Product Liability Insurance

General liability insurance has products-completed operations, a kind of product liability coverage, to pay for bodily injury or consumers’ property damage caused by defective products. However, for cannabis businesses that manufacture products, a standalone product liability policy might be needed.

Product Recall Insurance

The general liability products-completed operations coverage does not cover the costs of pulling them from the market. Product recall insurance covers the cost of notifying customers, retrieving and disposing of products, and replacing them.

Event Insurance

Limited special events coverage is part of most general liability insurance. However, a standalone event insurance policy is wise for cannabis business owners who want to host larger 4/20 events. Even in recreational states, if you want to host an event where people consume cannabis, you may also need an additional cannabis endorsement.

Cannabis Insurance Costs

Cannabis business insurance costs such as those for dispensary insurance vary widely. The difference depends mostly on the segment of the industry. For example, the cannabis insurance costs of outdoor growers often range between $20,000 and $30,000 annually, thanks to the need for crop insurance and coverage over extensive amounts of business property. The cannabis insurance costs of dispensaries are usually much lower, starting with general liability and ranging from $700 to over $5,000 per year for those who deliver.

How to Get Cannabis Insurance

All business owners need insurance that is well-suited to their companies. The cannabis industry is an excellent example of this need, due to the thicket of state and regulations and other guidelines surrounding consumable products that surround it.

Here are some ways to get the right cannabis business insurance:

Plan for Delays

Cannabis remains a schedule one controlled substance, which can delay applications for cannabis insurance considerably.

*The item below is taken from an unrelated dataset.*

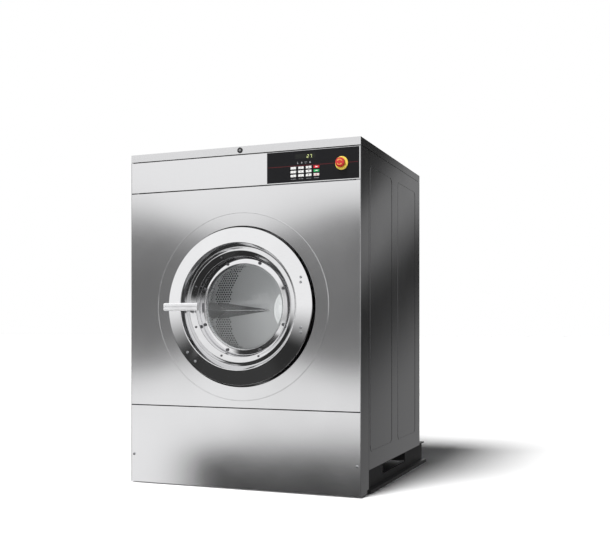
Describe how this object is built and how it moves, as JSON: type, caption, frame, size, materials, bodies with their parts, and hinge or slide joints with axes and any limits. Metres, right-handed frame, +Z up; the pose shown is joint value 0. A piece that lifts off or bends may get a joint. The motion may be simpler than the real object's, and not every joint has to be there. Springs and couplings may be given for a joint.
{
  "type": "industrial washing machine",
  "caption": "Floor-mounted front-loading industrial washer with a round glazed door, perforated drum, belt drive, keypad and a hinged top cover over the supply dispenser.",
  "frame": {"origin": "centre of the bounding box on the floor", "axes": "+X to the right of the front, +Y from the front to the back, +Z up"},
  "size_m": [1.066, 1.1, 1.436],
  "materials": {
    "base_paint": "satin black powder coat",
    "frame_steel": "dark grey powder coat",
    "side_steel": "dark brushed stainless steel",
    "front_steel": "brushed stainless steel",
    "overlay_black": "gloss black polyester overlay",
    "rear_steel": "galvanised sheet",
    "screw_steel": "bright stainless screws",
    "tub_steel": "mill-finish stainless steel",
    "gasket_rubber": "matt black rubber",
    "cast_housing": "painted cast iron",
    "bearing_steel": "ground bearing steel",
    "belt_rubber": "fabric-faced drive belt",
    "motor_paint": "blue-grey enamel",
    "drain_metal": "grey cast body",
    "turned_steel": "turned steel",
    "valve_plastic": "moulded nylon valve body",
    "hose_rubber": "smooth black hose",
    "dispenser_plastic": "moulded polypropylene",
    "box_metal": "grey sheet-metal case",
    "stop_yellow": "yellow moulded plastic",
    "stop_red": "red moulded plastic",
    "lock_case": "zinc-plated case",
    "hinge_steel": "zinc-plated steel",
    "ring_chrome": "polished stainless steel",
    "funnel_steel": "polished casting",
    "clamp_steel": "turned stainless ring",
    "door_glass": "clear heat-proof glass",
    "drum_steel": "perforated stainless steel",
    "pulley_iron": "machined cast iron",
    "cover_steel": "brushed stainless steel",
    "lid_black": "black moulded plastic",
    "key_white": "white key cap",
    "key_red": "red key cap",
    "key_green": "green key cap",
    "key_pale": "pale key cap"
  },
  "bodies": {
    "cabinet": {"base_frame": "base_paint", "front_frame": "frame_steel", "side_panel_left": "side_steel", "side_panel_right": "side_steel", "front_panel": "front_steel", "lower_front_panel": "front_steel", "control_fascia": "front_steel", "control_overlay": "overlay_black", "rear_panel": "rear_steel", "cabinet_screws": "screw_steel", "outer_tub": "tub_steel", "door_gasket": "gasket_rubber", "bearing_housing": "cast_housing", "shaft_bearings": "bearing_steel", "shaft_seal": "gasket_rubber", "drive_belts": "belt_rubber", "motor_housing": "motor_paint", "motor_mount": "base_paint", "drain_valve": "drain_metal", "inlet_valves": "valve_plastic", "fill_hoses": "hose_rubber", "supply_dispenser": "dispenser_plastic", "control_box": "box_metal", "estop_collar": "stop_yellow", "door_lock": "lock_case", "hinge_bracket": "hinge_steel"},
    "door": {"door_ring": "ring_chrome", "door_funnel": "funnel_steel", "glass_clamp": "clamp_steel", "door_fasteners": "screw_steel", "door_glass": "door_glass", "glass_gasket": "gasket_rubber", "hinge_leaf": "hinge_steel"},
    "handle": {"door_handle": "ring_chrome", "handle_shaft": "turned_steel"},
    "drum": {"drum_shell": "drum_steel", "drum_back": "drum_steel", "drum_lifters": "drum_steel", "drum_shaft": "turned_steel", "drum_pulley": "pulley_iron"},
    "rotor": {"motor_rotor": "turned_steel", "motor_pulley": "pulley_iron"},
    "stop_button": {"estop_button": "stop_red"},
    "cover": {"top_cover": "cover_steel"},
    "key_lock": {"lock_core": "lid_black"},
    "lid": {"dispenser_lid": "lid_black"},
    "bolt": {"lock_bolt": "turned_steel"},
    "ball": {"drain_ball": "turned_steel"},
    "key_1_cap": {"key_1": "key_white"},
    "key_2_cap": {"key_2": "key_white"},
    "key_3_cap": {"key_3": "key_white"},
    "key_4_cap": {"key_4": "key_red"},
    "key_5_cap": {"key_5": "key_white"},
    "key_6_cap": {"key_6": "key_white"},
    "key_7_cap": {"key_7": "key_white"},
    "key_8_cap": {"key_8": "key_green"},
    "key_9_cap": {"key_9": "key_white"},
    "key_10_cap": {"key_10": "key_white"},
    "key_11_cap": {"key_11": "key_white"},
    "key_12_cap": {"key_12": "key_pale"}
  },
  "joints": [
    {"name": "door_swing", "type": "hinge", "parent": "cabinet", "child": "door", "pos_m": [0.303, -0.512, 0.761], "axis": [0, 0, 1], "range_deg": [0, 110]},
    {"name": "handle_turn", "type": "hinge", "parent": "door", "child": "handle", "pos_m": [-0.29, -0.53, 0.761], "axis": [0, 1, 0], "range_deg": [0, 60]},
    {"name": "drum_spin", "type": "hinge", "parent": "cabinet", "child": "drum", "pos_m": [0, -0.1, 0.761], "axis": [0, 1, 0], "continuous": true},
    {"name": "motor_spin", "type": "hinge", "parent": "cabinet", "child": "rotor", "pos_m": [0.33, 0.2, 0.24], "axis": [0, 1, 0], "continuous": true},
    {"name": "stop_press", "type": "slide", "parent": "cabinet", "child": "stop_button", "axis": [0, 1, 0], "range_m": [0, 0.004], "stiffness_N_per_m": 1500},
    {"name": "cover_lift", "type": "hinge", "parent": "cabinet", "child": "cover", "pos_m": [0, 0.457, 1.391], "axis": [-1, 0, 0], "range_deg": [0, 65]},
    {"name": "key_lock_turn", "type": "hinge", "parent": "cover", "child": "key_lock", "pos_m": [0, -0.49, 1.409], "axis": [0, 1, 0], "range_deg": [0, 90]},
    {"name": "lid_lift", "type": "hinge", "parent": "cover", "child": "lid", "pos_m": [-0.316, -0.249, 1.424], "axis": [-1, 0, 0], "range_deg": [0, 100]},
    {"name": "bolt_slide", "type": "slide", "parent": "cabinet", "child": "bolt", "axis": [1, 0, 0], "range_m": [0, 0.01], "stiffness_N_per_m": 200},
    {"name": "drain_turn", "type": "hinge", "parent": "cabinet", "child": "ball", "pos_m": [0, 0.23, 0.195], "axis": [0, 0, 1], "range_deg": [0, 90]},
    {"name": "key_1_press", "type": "slide", "parent": "cabinet", "child": "key_1_cap", "axis": [0, 1, 0], "range_m": [0, 0.001], "stiffness_N_per_m": 500},
    {"name": "key_2_press", "type": "slide", "parent": "cabinet", "child": "key_2_cap", "axis": [0, 1, 0], "range_m": [0, 0.001], "stiffness_N_per_m": 500},
    {"name": "key_3_press", "type": "slide", "parent": "cabinet", "child": "key_3_cap", "axis": [0, 1, 0], "range_m": [0, 0.001], "stiffness_N_per_m": 500},
    {"name": "key_4_press", "type": "slide", "parent": "cabinet", "child": "key_4_cap", "axis": [0, 1, 0], "range_m": [0, 0.001], "stiffness_N_per_m": 500},
    {"name": "key_5_press", "type": "slide", "parent": "cabinet", "child": "key_5_cap", "axis": [0, 1, 0], "range_m": [0, 0.001], "stiffness_N_per_m": 500},
    {"name": "key_6_press", "type": "slide", "parent": "cabinet", "child": "key_6_cap", "axis": [0, 1, 0], "range_m": [0, 0.001], "stiffness_N_per_m": 500},
    {"name": "key_7_press", "type": "slide", "parent": "cabinet", "child": "key_7_cap", "axis": [0, 1, 0], "range_m": [0, 0.001], "stiffness_N_per_m": 500},
    {"name": "key_8_press", "type": "slide", "parent": "cabinet", "child": "key_8_cap", "axis": [0, 1, 0], "range_m": [0, 0.001], "stiffness_N_per_m": 500},
    {"name": "key_9_press", "type": "slide", "parent": "cabinet", "child": "key_9_cap", "axis": [0, 1, 0], "range_m": [0, 0.001], "stiffness_N_per_m": 500},
    {"name": "key_10_press", "type": "slide", "parent": "cabinet", "child": "key_10_cap", "axis": [0, 1, 0], "range_m": [0, 0.001], "stiffness_N_per_m": 500},
    {"name": "key_11_press", "type": "slide", "parent": "cabinet", "child": "key_11_cap", "axis": [0, 1, 0], "range_m": [0, 0.001], "stiffness_N_per_m": 500},
    {"name": "key_12_press", "type": "slide", "parent": "cabinet", "child": "key_12_cap", "axis": [0, 1, 0], "range_m": [0, 0.001], "stiffness_N_per_m": 500}
  ],
  "couplings": [
    {"joint": "motor_spin", "follows": "drum_spin", "ratio": 6.6667}
  ]
}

This means cannabis insurance needs to be on your to-do list before you need it. Increase your chances of getting covered with a solid business plan, especially as a startup.

Research Cannabis Insurance Companies and Policies

Most cannabis insurance policies are sold by unlicensed, non-admitted carriers. This means they don’t receive assistance from the government if they fail. Because of this risky dynamic, cannabis business owners should research the financial ratings of any cannabis insurance company they consider.

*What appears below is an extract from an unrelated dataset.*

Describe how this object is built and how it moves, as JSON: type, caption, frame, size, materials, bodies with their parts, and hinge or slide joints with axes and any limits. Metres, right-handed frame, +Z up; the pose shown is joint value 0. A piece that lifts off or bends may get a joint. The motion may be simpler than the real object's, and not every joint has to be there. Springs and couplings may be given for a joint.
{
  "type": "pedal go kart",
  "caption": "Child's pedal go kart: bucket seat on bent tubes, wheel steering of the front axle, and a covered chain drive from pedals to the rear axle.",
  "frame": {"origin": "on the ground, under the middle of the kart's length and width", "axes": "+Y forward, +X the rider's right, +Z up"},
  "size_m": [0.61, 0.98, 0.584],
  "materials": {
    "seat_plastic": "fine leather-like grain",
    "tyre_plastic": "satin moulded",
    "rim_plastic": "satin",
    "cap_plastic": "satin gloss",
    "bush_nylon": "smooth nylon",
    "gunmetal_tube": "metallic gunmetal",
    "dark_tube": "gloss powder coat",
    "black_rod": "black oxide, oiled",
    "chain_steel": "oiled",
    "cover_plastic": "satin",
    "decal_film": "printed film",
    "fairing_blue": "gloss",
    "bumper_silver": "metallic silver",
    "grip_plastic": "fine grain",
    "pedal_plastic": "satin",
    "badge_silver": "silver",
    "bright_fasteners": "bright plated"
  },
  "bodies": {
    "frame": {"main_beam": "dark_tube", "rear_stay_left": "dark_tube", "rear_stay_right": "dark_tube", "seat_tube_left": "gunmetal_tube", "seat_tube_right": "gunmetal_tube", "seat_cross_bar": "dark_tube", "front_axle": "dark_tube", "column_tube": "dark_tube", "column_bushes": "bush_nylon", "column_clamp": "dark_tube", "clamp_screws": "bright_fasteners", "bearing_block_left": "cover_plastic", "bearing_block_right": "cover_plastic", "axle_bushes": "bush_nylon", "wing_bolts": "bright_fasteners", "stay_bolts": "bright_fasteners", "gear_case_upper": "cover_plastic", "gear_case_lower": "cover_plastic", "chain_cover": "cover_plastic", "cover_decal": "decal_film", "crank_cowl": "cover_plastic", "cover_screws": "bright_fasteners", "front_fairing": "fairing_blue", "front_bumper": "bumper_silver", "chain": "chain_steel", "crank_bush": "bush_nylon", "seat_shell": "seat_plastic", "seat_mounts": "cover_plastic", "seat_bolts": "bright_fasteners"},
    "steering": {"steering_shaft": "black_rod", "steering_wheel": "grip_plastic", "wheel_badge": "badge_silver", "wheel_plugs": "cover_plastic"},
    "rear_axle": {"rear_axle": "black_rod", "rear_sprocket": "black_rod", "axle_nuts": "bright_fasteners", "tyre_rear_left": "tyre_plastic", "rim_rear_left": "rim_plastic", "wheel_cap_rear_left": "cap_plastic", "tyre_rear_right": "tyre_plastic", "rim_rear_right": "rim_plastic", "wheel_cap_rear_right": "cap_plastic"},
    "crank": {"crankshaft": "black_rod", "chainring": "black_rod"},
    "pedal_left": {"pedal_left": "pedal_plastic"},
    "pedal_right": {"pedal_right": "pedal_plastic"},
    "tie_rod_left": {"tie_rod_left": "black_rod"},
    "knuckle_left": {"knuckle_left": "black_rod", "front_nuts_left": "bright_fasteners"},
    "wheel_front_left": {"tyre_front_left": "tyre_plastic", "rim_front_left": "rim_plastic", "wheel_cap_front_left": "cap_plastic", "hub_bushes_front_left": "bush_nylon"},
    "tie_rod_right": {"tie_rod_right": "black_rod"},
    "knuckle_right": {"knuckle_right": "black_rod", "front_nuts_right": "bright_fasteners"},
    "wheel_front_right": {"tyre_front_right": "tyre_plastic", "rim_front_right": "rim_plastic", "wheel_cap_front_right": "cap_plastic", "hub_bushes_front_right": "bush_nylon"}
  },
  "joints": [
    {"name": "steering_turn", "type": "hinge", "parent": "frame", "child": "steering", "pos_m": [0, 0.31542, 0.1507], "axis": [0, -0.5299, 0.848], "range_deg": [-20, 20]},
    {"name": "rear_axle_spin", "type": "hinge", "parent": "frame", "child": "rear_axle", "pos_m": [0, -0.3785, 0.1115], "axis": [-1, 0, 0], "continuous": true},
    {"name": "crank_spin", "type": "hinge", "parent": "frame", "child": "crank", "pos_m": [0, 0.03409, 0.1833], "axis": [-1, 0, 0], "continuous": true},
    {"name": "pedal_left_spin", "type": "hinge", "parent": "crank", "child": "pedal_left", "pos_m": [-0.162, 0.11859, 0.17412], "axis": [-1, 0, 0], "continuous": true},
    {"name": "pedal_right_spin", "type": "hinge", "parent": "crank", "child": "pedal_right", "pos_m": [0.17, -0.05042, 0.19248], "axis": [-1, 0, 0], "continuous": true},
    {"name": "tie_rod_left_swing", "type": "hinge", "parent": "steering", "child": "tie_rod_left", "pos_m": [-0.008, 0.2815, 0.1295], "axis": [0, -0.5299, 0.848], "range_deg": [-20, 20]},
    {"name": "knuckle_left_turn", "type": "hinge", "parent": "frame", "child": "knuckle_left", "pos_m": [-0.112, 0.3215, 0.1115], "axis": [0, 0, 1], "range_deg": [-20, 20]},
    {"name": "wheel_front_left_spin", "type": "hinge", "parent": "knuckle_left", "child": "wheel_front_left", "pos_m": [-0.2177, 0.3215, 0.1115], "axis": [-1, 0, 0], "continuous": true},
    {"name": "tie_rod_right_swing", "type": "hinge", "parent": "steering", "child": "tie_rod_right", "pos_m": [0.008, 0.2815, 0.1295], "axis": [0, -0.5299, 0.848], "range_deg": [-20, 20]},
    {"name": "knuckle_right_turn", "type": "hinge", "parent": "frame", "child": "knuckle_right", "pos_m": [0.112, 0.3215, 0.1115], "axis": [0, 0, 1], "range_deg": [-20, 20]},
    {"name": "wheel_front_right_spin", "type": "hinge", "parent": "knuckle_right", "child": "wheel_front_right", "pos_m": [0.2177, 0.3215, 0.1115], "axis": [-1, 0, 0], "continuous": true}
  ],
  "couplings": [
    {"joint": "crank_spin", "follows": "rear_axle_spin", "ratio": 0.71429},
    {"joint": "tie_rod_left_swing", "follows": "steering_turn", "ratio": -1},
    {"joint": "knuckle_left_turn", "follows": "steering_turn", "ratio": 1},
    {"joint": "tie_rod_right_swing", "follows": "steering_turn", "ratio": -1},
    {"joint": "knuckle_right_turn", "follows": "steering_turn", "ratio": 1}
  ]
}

Know the Insurance Requirements You Need to Meet

Most cannabis business owners must have workers’ compensation if they have employees. If they use vehicles, they must have some amount of commercial auto liability coverage. However, many localities and states have additional requirements that vary by coverage amount and policy. To ensure they are compliant, cannabis owners should know these before buying coverage.

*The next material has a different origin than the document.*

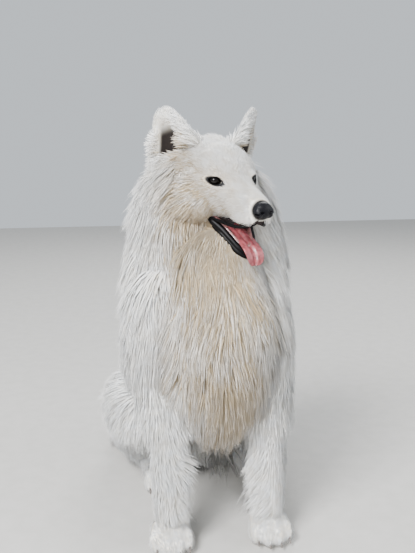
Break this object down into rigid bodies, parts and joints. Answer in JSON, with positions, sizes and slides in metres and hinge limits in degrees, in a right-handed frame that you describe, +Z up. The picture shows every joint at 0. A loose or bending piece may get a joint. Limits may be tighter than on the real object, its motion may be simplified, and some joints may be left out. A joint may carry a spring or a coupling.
{
  "type": "samoyed",
  "caption": "Life-size still model of a samoyed that sits and pants, with its head turned to its left and its plumed tail laid along the floor.",
  "frame": {"origin": "centre of the model's bounding box at floor level", "axes": "+Z up, the dog's chest faces -Y, and its own left side is +X"},
  "size_m": [0.3792, 0.6232, 0.7363],
  "materials": {
    "coat": "long white fur",
    "nose_skin": "moist black skin",
    "tongue_skin": "moist pink",
    "eye_surface": "glossy dark brown"
  },
  "bodies": {
    "root": {"head": "coat", "jaw": "coat", "nose": "nose_skin", "tongue": "tongue_skin", "eye_left": "eye_surface", "eye_right": "eye_surface", "ear_left": "coat", "ear_right": "coat", "neck": "coat", "chest": "coat", "torso": "coat", "foreleg_left": "coat", "foreleg_right": "coat", "forepaw_left": "coat", "forepaw_right": "coat", "thigh_left": "coat", "thigh_right": "coat", "hind_foot_left": "coat", "hind_foot_right": "coat", "tail": "coat"}
  },
  "joints": []
}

Final Thoughts on Cannabis Insurance for Business

As a massive and rapidly emerging industry, recreational and medical cannabis offer many opportunities—but also challenges for traditional insurers. More admitted carriers are starting to offer cannabis insurance. However, most cannabis business owners still use non-admitted insurers by necessity. Cannabis business owners should comparison shop, and look at policy terms, multiple quotes, and the financial ratings of the business before they buy.